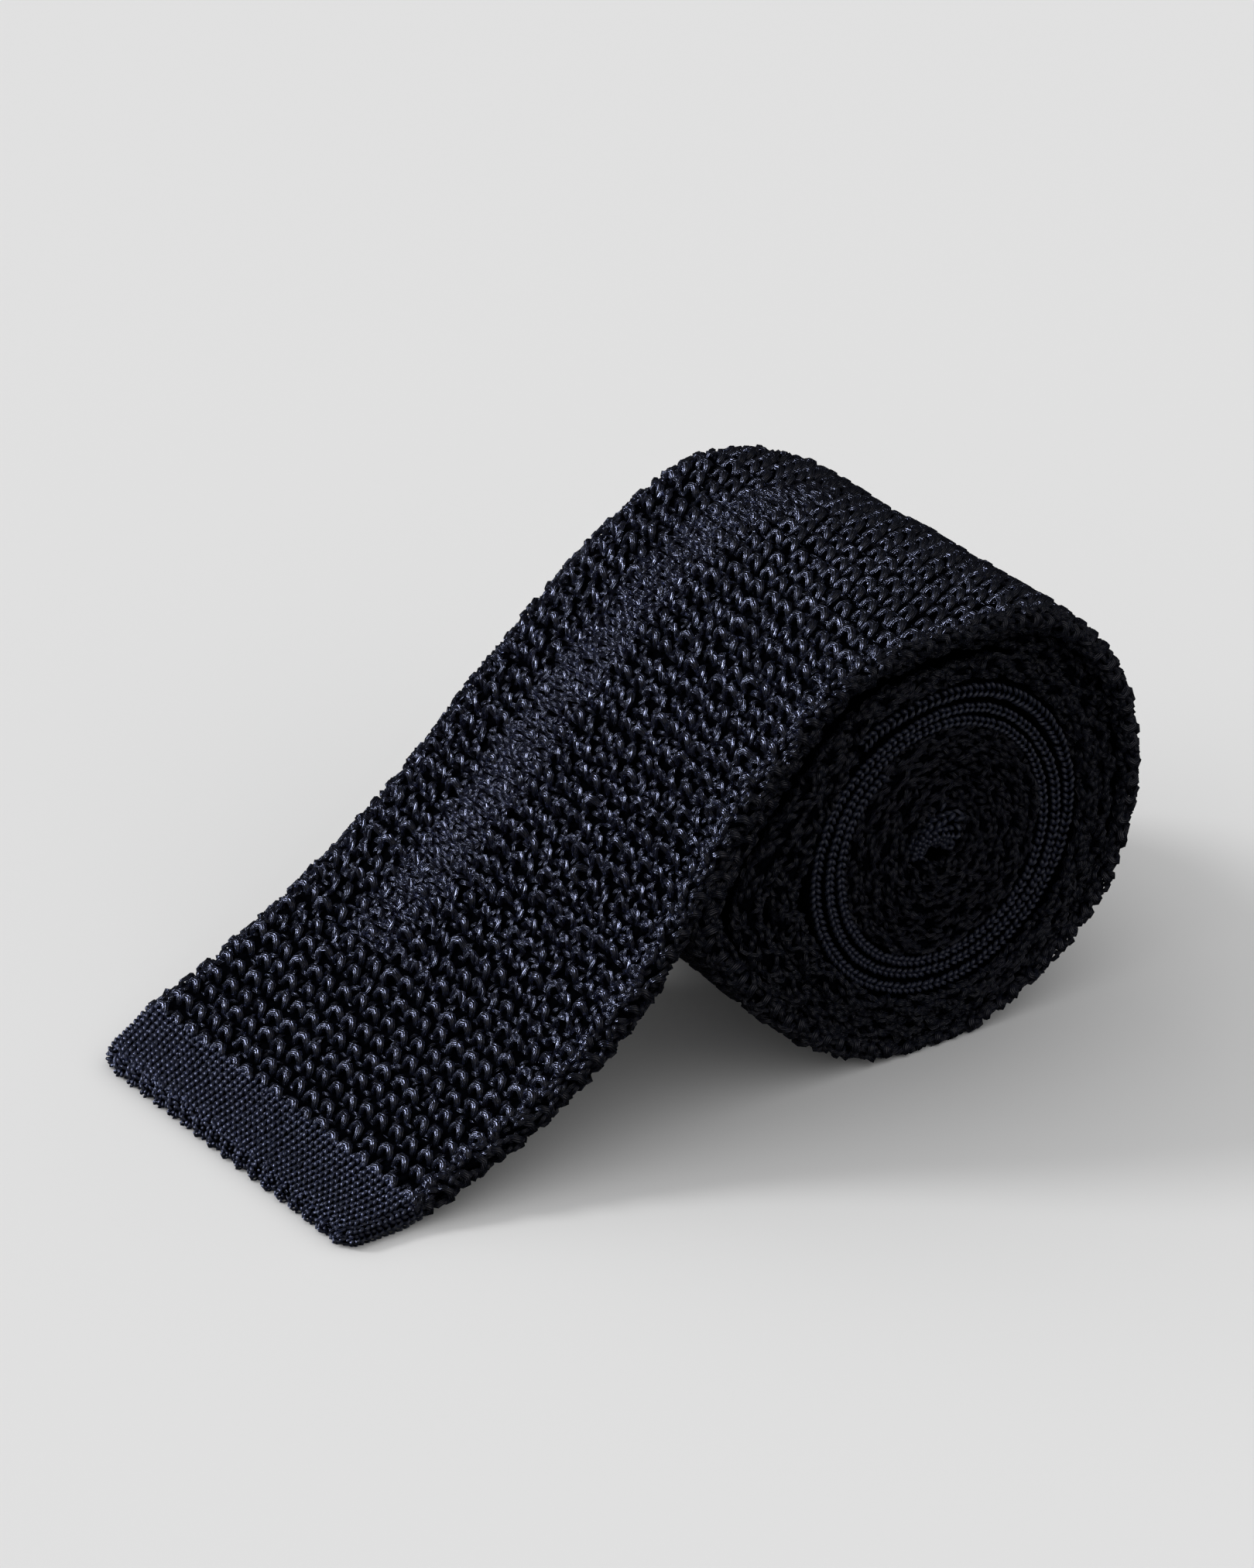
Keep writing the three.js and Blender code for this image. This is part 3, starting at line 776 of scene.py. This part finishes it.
PRESSED_COLUMN, PRESSED_HALF = 13.4, 1.3  # columns: middle and half width of the pressed band
PRESSED_START, PRESSED_FULL = 22 * MM, 47 * MM
RUFFLED_ALONG = (18 * MM, 40 * MM, 80 * MM, 105 * MM)  # starts, is full, fades, ends


def pressed(places):
    """1 along the pressed band that runs up the slope, where the arches lie down."""
    along, around = places
    band = np.exp(-(((around - PRESSED_COLUMN) / PRESSED_HALF) ** 2))
    return (band * np.interp(along, (PRESSED_START, PRESSED_FULL), (0, 1)) * (along < NOSE))[:, None]


def ruffled(along):
    """1 on the middle of the slope, where the loops are drawn small and lean every way."""
    return np.interp(along, RUFFLED_ALONG, (0, 1, 1, 0))


def part(places, keep):
    return places[0][keep], places[1][keep]


plump = np.array([0.7, 0.8, 0.95, 1.1, 1.1, 0.95, 0.8, 0.7])


def arches(name, places, thick, pulled):
    """Arches at the places. A pulled arch has come apart in two plies, the others are one plump loop."""
    size = np.interp(places[0] / MM, (0, 15, 40, 100, 130), (0.80, 0.82, 0.86, 0.88, 0.92))
    turn_by = 10 + 15 * ruffled(places[0])
    along, around, height = laid(arch, places, size=size, turn_by=turn_by, loose=0.2 * MM)
    height = at_edge(places, height) - 0.42 * MM * pressed(places)
    if pulled:
        ply_gap = thick * 0.75
        return strands(name, along, around, height, thick, thick * 0.9, 4, open_silk, ply_gap)
    return strands(name, along, around, height, thick * 1.6 * plump, thick * 1.3 * plump, 6, open_silk)


on_slope = (blade_places[0] < ROLL_TOP) & is_outside(blade_places[1])
on_roll = (blade_places[0] >= ROLL_TOP) & is_outside(blade_places[1])
beneath = ~is_outside(blade_places[1])
pulled_apart = rng.random(len(on_slope)) < ruffled(blade_places[0]) * 0.8
arch_pieces = [
    arches(name, part(blade_places, keep), 0.36 * MM, pulled)
    for name, keep, pulled in (
        ("arches_slope", on_slope & ~pulled_apart, False),
        ("arches_pulled", on_slope & pulled_apart, True),
        ("arches_roll", on_roll, False),
        ("arches_underside", beneath, False),
    )
]

# %% [markdown]
# ## Floats
# Lower down, darker strands run across between the arches and tie them together. They lie in pairs.
# They are thinner and simpler than the arches, because little of them shows.
# %% Floats between the arches
cross_strand = np.array([
    (-0.35, 0.55, -0.95),
    (-0.20, 1.25, -0.52),
    (-0.20, 2.25, -0.52),
    (-0.35, 2.95, -0.95),
]) * MM
second_strand = cross_strand + np.array([-0.75, 0.0, -0.04]) * MM
# short grains that lean against the next arch, on both sides
lean_right = np.array([
    (0.15, 1.05, -0.62),
    (0.55, 1.35, -0.22),
    (1.05, 1.60, -0.15),
    (1.55, 1.72, -0.55),
]) * MM
lean_left = lean_right * [1, -1, 1]


def floats(name, places, thick, tables):
    laid_out = [laid(table, places, turn_by=7.0) for table in tables]
    along, around, height = (np.concatenate(values) for values in zip(*laid_out))
    everywhere = tuple(np.tile(values, len(tables)) for values in places)
    deep = 0.34 * MM * (1 - ruffled(everywhere[0]))[:, None]
    height = at_edge(everywhere, height) + 0.4 * MM * pressed(everywhere) - deep
    return strands(name, along, around, height, thick, thick * 0.8, 4, open_silk)


every_strand = (cross_strand, second_strand, lean_right, lean_left)
float_pieces = [
    floats("floats_slope", part(blade_places, on_slope), 0.32 * MM, every_strand),
    floats("floats_roll", part(blade_places, on_roll), 0.32 * MM, every_strand[:3]),
    floats("floats_underside", part(blade_places, beneath), 0.34 * MM, every_strand[:2]),
]

# %% [markdown]
# ## The pressed band
# A smoother stripe runs up the slope, where the tie was pressed. The arches lie down there, and the
# yarns that run across show as fine ribs. A bump could draw them, but only real strands catch the
# light at this low angle, so thin strands are laid close together in a brick pattern, and they sink
# out of sight towards the sides of the band.
# %% Fine ribs in the pressed band
RIB_START, RIB_STOP, RIB_ROW = 26 * MM, 118 * MM, 0.74 * MM
rib = np.array([(0, -1.7, -0.45), (0.05, -0.6, -0.10), (-0.05, 0.6, -0.10), (0, 1.7, -0.45)]) * MM
rib_rows = np.arange(RIB_START, RIB_STOP, RIB_ROW)
rib_row, rib_step = np.meshgrid(rib_rows, np.arange(-2, 3), indexing="ij")
shifted = 0.3 * (np.round(rib_row / RIB_ROW) % 2)
rib_places = (rib_row.ravel(), (PRESSED_COLUMN + 0.6 * rib_step + shifted).ravel())
along, around, height = laid(rib, rib_places, turn_by=9.0, loose=0.13 * MM)
height = height - 0.55 * MM * (1 - pressed(rib_places))
float_pieces.append(strands("ribs_pressed", along, around, height, 0.3 * MM, 0.26 * MM, 4, open_silk))

# %% [markdown]
# ## Edges of the open knit
# Over the edges of the tie the loops are seen from their side, as many small grains round dark holes.
# The two faces of the roll are nothing but such edges, one turn on the other. A grid of short grains
# covers each edge, turned every way, with places left empty in a brick pattern for the holes. The
# grains beside a hole stand a little higher, so that the hole looks deep.
# %% Grains over the edges
grain = np.array([(-0.98, -0.12, -0.55), (-0.36, 0.14, 0.08), (0.36, 0.14, 0.08), (0.98, -0.12, -0.55)]) * MM


def edge_grains(name, middle, start, stop, pitch, thick):
    """Grains over one edge. middle is the column in the middle of the edge, pitch is in columns."""
    row, step = np.meshgrid(
        np.arange(int((stop - start) / (ROW / 3))), np.arange(round(1.6 / pitch) + 1), indexing="ij"
    )
    across = (step.ravel() - step.max() / 2 + 0.25 * (row.ravel() % 2)) * pitch
    row = row.ravel()
    hole = 0.26 * np.where(row // 3 % 2, 1, -1) + rng.normal(0, 0.08, len(row) // 3 + 1)[row // 3]
    to_hole = np.hypot((across - hole) / 0.33, (row % 3 - 1) / 1.3)
    keep = to_hole > 1
    places = (start + row[keep] * ROW / 3, middle + across[keep])
    turn_by = np.where(np.abs(across[keep]) > 0.5, 75.0, 30.0)
    along, around, height = laid(grain, places, turn_by=turn_by, loose=0.16 * MM)
    beside = np.exp(-((to_hole[keep] - 1.5) ** 2) * 4)
    height = height + (0.5 * MM * (beside - 0.6) + rng.normal(0, 0.18 * MM, len(beside)))[:, None]
    height = height + 0.18 * MM * np.interp(np.abs(across[keep]), (0, 0.5, 0.7), (0, 1, -2))[:, None]
    return strands(name, along, around, height, thick, thick * 0.9, 4, open_silk)


blade_edges = [
    edge_grains(name, middle, 0.8 * MM, BLADE_STOP - 0.6 * MM, 0.21, 0.39 * MM)
    for name, middle in (("grains_blade_near", 0), ("grains_blade_far", COLUMNS / 2))
]
tail_edges = [
    edge_grains(name, middle, NECK_STOP + 0.8 * MM, tail_stop, 0.33, 0.34 * MM)
    for name, middle in (("grains_tail_near", 0), ("grains_tail_far", COLUMNS / 2))
]

# %% [markdown]
# ## Loops on the outline
# Where the tie's outline shows, the last loop of each row stands out as a round bump. Grains alone
# give a smooth rim like a cord. So one plump arch a row is laid over each edge, from the hem up the
# slope and round the outermost turn.
# %% Edge loops where the outline shows
LOOPS_STOP = NOSE + 40 * MM  # where the next turn covers the edge
edge_rows = np.arange(2 * MM, LOOPS_STOP, ROW)
edge_row, edge_side = np.meshgrid(edge_rows, np.array([0, COLUMNS / 2]), indexing="ij")
edge_places = (edge_row.ravel(), edge_side.ravel())
along, around, height = laid(arch, edge_places, size=0.8, turn_by=16.0, loose=0.2 * MM)
blade_edges.append(strands(
    "edge_loops", along, around, height + 0.2 * MM, 0.52 * MM * plump, 0.46 * MM * plump, 6, open_silk
))

# %% [markdown]
# ## Fine knit
# The hem and the neck are worked in plain stitches: rows of small Vs like plaits. Each V is two
# slanted grains. On the neck only the edge shows, where one plait runs along each turn.
# %% Grains of the hem and of the neck
lit_leg = np.array([
    (-0.48, -0.46, -0.34), (-0.16, -0.30, 0.14), (0.18, -0.12, 0.16), (0.48, 0.04, -0.28)
]) * MM
other_leg = np.array([
    (-0.48, 0.60, -0.56), (-0.16, 0.48, -0.24), (0.18, 0.34, -0.22), (0.48, 0.22, -0.52)
]) * MM
neck_leg = np.array([
    (-0.52, 1.00, 0.16), (-0.16, 0.74, 0.32), (0.18, 0.44, 0.24), (0.52, 0.16, -0.06)
]) * MM


def plaits(name, places, legs, thick, to_along=lambda travelled: travelled, swell=0.0):
    """V stitches at the places. to_along turns the distance that rows are counted in into metres along."""
    laid_out = [laid(leg, places, turn_by=4.0, loose=0.05 * MM) for leg in legs]
    travelled, around, height = (np.concatenate(values) for values in zip(*laid_out))
    along = to_along(travelled)
    height = height + swell * np.clip(1 - (TIE_STOP - along) / (7 * MM), 0, 1)
    return strands(name, along, around, height, thick, thick * 0.85, 4, fine_silk)


def field(start, stop, stitch, columns):
    row, column = np.meshgrid(np.arange(start, stop, stitch), columns, indexing="ij")
    return row.ravel(), column.ravel()


def round_lip(travelled):
    """Metres along the tie for a distance travelled over the rounded free end of the hem."""
    quarter = LIP * math.pi / 2
    angle = np.clip(travelled / LIP, 0.02, math.pi / 2)
    return HEM_START + LIP * (1 - np.cos(angle)) + np.maximum(travelled - quarter, 0)


STITCH = 0.92 * MM
hem_travel = HEM_LENGTH + LIP * (math.pi / 2 - 1)
hem_places = field(0.35 * MM, hem_travel + 1.2 * MM, STITCH, np.linspace(0, COLUMNS, 103)[:-1])
hem_grains = plaits("hem_grains", hem_places, (lit_leg, other_leg), 0.255 * MM, round_lip)
neck_places = field(BLADE_STOP + 0.6 * MM, NECK_STOP, 1.08 * MM, np.array([0, COLUMNS / 2]))
neck_grains = plaits("neck_grains", neck_places, (neck_leg, neck_leg * [1, -1, 1]), 0.33 * MM)
edge_wales = np.arange(-4, 5) * COLUMNS / 102
tail_hem_places = field(
    tail_stop + 0.5 * MM, TIE_STOP, STITCH, np.concatenate([edge_wales, edge_wales + COLUMNS / 2])
)
tail_hem_grains = plaits("tail_hem_grains", tail_hem_places, (lit_leg, other_leg), 0.34 * MM, swell=2.4 * MM)

# %% [markdown]
# ## What each piece is
# Each slab takes the place of its CAD node, which is hidden. The table also lists the flat size that
# it was knitted to. The stitches are the separate pieces on it.
blade_stitches = arch_pieces + float_pieces + blade_edges
tail_hem_length = TIE_STOP - tail_stop
for cloth, node, width, length, slot, on_it, held in (
    (hem_cloth, "front_hem", BLADE_WIDTH - HEM_TAPER / 2, HEM_LENGTH, "knit_plain", [hem_grains], "laid"),
    (blade_cloth, "front_blade", BLADE_WIDTH, BLADE_STOP, "knit_open", blade_stitches, "folded"),
    (neck_cloth, "neck_band", NECK_WIDTH, NECK_STOP - BLADE_STOP, "knit_plain", [neck_grains], "folded"),
    (tail_cloth, "tail_blade", TAIL_WIDTH, tail_stop - NECK_STOP, "knit_open", tail_edges, "folded"),
    (tail_hem_cloth, "tail_hem", TAIL_WIDTH, tail_hem_length, "knit_plain", [tail_hem_grains], "folded"),
):
    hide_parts(node)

EXERCISE :: From the top of the listing above, restate each line word for word up to and including the line with "RUFFLED_ALONG = (18"; add nothing else.

OUTPUT OF THE TASK ::
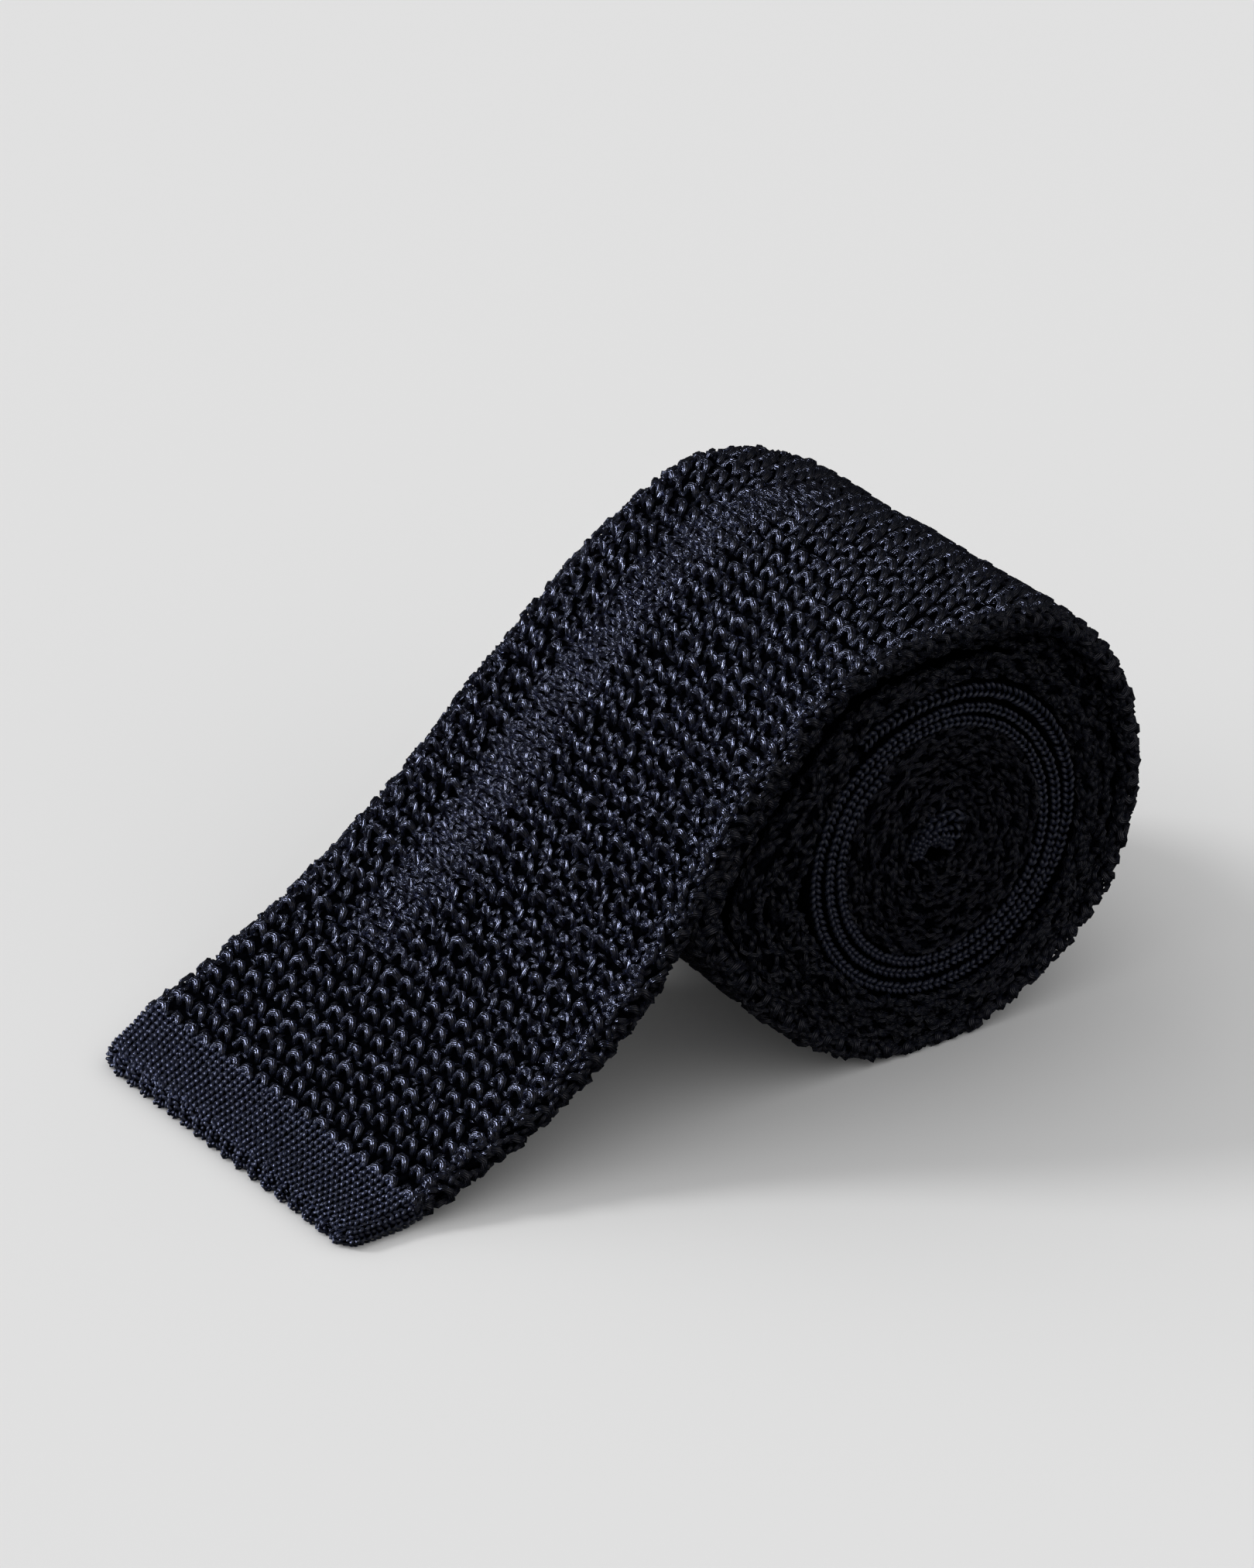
Keep writing the three.js and Blender code for this image. This is part 3, starting at line 776 of scene.py. This part finishes it.
PRESSED_COLUMN, PRESSED_HALF = 13.4, 1.3  # columns: middle and half width of the pressed band
PRESSED_START, PRESSED_FULL = 22 * MM, 47 * MM
RUFFLED_ALONG = (18 * MM, 40 * MM, 80 * MM, 105 * MM)  # starts, is full, fades, ends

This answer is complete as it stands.